[Provided records]

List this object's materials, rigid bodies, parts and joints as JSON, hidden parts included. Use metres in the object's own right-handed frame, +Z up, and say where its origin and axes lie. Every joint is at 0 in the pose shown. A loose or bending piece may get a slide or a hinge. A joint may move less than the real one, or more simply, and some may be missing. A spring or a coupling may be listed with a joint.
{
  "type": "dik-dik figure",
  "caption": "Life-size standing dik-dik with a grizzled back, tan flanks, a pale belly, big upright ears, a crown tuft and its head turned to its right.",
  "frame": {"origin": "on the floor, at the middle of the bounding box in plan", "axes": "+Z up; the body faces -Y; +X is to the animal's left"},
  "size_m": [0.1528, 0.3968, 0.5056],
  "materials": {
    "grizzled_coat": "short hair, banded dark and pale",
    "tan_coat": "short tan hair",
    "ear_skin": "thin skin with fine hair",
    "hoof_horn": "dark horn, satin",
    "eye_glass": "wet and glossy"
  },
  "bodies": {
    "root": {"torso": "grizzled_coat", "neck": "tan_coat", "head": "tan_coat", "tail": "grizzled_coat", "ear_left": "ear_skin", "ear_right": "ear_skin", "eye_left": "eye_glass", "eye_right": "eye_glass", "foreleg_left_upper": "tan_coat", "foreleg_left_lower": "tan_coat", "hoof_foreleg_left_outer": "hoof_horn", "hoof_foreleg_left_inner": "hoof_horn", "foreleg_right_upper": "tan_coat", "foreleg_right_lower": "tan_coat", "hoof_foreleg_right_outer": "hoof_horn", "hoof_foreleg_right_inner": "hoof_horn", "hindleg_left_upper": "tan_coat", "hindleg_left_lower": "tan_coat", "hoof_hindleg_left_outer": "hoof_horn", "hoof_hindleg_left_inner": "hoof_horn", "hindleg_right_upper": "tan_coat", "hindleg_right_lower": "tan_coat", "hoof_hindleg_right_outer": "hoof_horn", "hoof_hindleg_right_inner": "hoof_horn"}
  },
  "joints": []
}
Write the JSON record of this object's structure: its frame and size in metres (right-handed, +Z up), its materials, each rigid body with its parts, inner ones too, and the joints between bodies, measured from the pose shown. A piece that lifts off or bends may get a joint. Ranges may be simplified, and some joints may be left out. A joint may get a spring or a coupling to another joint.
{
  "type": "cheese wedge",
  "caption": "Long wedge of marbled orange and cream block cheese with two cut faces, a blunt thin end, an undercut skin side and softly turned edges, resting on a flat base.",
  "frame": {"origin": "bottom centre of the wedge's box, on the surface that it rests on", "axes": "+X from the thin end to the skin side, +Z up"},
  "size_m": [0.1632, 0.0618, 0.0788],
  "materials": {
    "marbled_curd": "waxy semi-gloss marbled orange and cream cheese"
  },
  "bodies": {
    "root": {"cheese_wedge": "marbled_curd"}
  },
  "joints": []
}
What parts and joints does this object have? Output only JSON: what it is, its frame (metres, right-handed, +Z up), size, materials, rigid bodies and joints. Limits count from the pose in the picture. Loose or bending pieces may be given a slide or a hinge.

[What you are asked to do] Using the listing above, reproduce each line without omission.

[Complete answer]
List this object's materials, rigid bodies, parts and joints as JSON, hidden parts included. Use metres in the object's own right-handed frame, +Z up, and say where its origin and axes lie. Every joint is at 0 in the pose shown. A loose or bending piece may get a slide or a hinge. A joint may move less than the real one, or more simply, and some may be missing. A spring or a coupling may be listed with a joint.
{
  "type": "dik-dik figure",
  "caption": "Life-size standing dik-dik with a grizzled back, tan flanks, a pale belly, big upright ears, a crown tuft and its head turned to its right.",
  "frame": {"origin": "on the floor, at the middle of the bounding box in plan", "axes": "+Z up; the body faces -Y; +X is to the animal's left"},
  "size_m": [0.1528, 0.3968, 0.5056],
  "materials": {
    "grizzled_coat": "short hair, banded dark and pale",
    "tan_coat": "short tan hair",
    "ear_skin": "thin skin with fine hair",
    "hoof_horn": "dark horn, satin",
    "eye_glass": "wet and glossy"
  },
  "bodies": {
    "root": {"torso": "grizzled_coat", "neck": "tan_coat", "head": "tan_coat", "tail": "grizzled_coat", "ear_left": "ear_skin", "ear_right": "ear_skin", "eye_left": "eye_glass", "eye_right": "eye_glass", "foreleg_left_upper": "tan_coat", "foreleg_left_lower": "tan_coat", "hoof_foreleg_left_outer": "hoof_horn", "hoof_foreleg_left_inner": "hoof_horn", "foreleg_right_upper": "tan_coat", "foreleg_right_lower": "tan_coat", "hoof_foreleg_right_outer": "hoof_horn", "hoof_foreleg_right_inner": "hoof_horn", "hindleg_left_upper": "tan_coat", "hindleg_left_lower": "tan_coat", "hoof_hindleg_left_outer": "hoof_horn", "hoof_hindleg_left_inner": "hoof_horn", "hindleg_right_upper": "tan_coat", "hindleg_right_lower": "tan_coat", "hoof_hindleg_right_outer": "hoof_horn", "hoof_hindleg_right_inner": "hoof_horn"}
  },
  "joints": []
}
Write the JSON record of this object's structure: its frame and size in metres (right-handed, +Z up), its materials, each rigid body with its parts, inner ones too, and the joints between bodies, measured from the pose shown. A piece that lifts off or bends may get a joint. Ranges may be simplified, and some joints may be left out. A joint may get a spring or a coupling to another joint.
{
  "type": "cheese wedge",
  "caption": "Long wedge of marbled orange and cream block cheese with two cut faces, a blunt thin end, an undercut skin side and softly turned edges, resting on a flat base.",
  "frame": {"origin": "bottom centre of the wedge's box, on the surface that it rests on", "axes": "+X from the thin end to the skin side, +Z up"},
  "size_m": [0.1632, 0.0618, 0.0788],
  "materials": {
    "marbled_curd": "waxy semi-gloss marbled orange and cream cheese"
  },
  "bodies": {
    "root": {"cheese_wedge": "marbled_curd"}
  },
  "joints": []
}
What parts and joints does this object have? Output only JSON: what it is, its frame (metres, right-handed, +Z up), size, materials, rigid bodies and joints. Limits count from the pose in the picture. Loose or bending pieces may be given a slide or a hinge.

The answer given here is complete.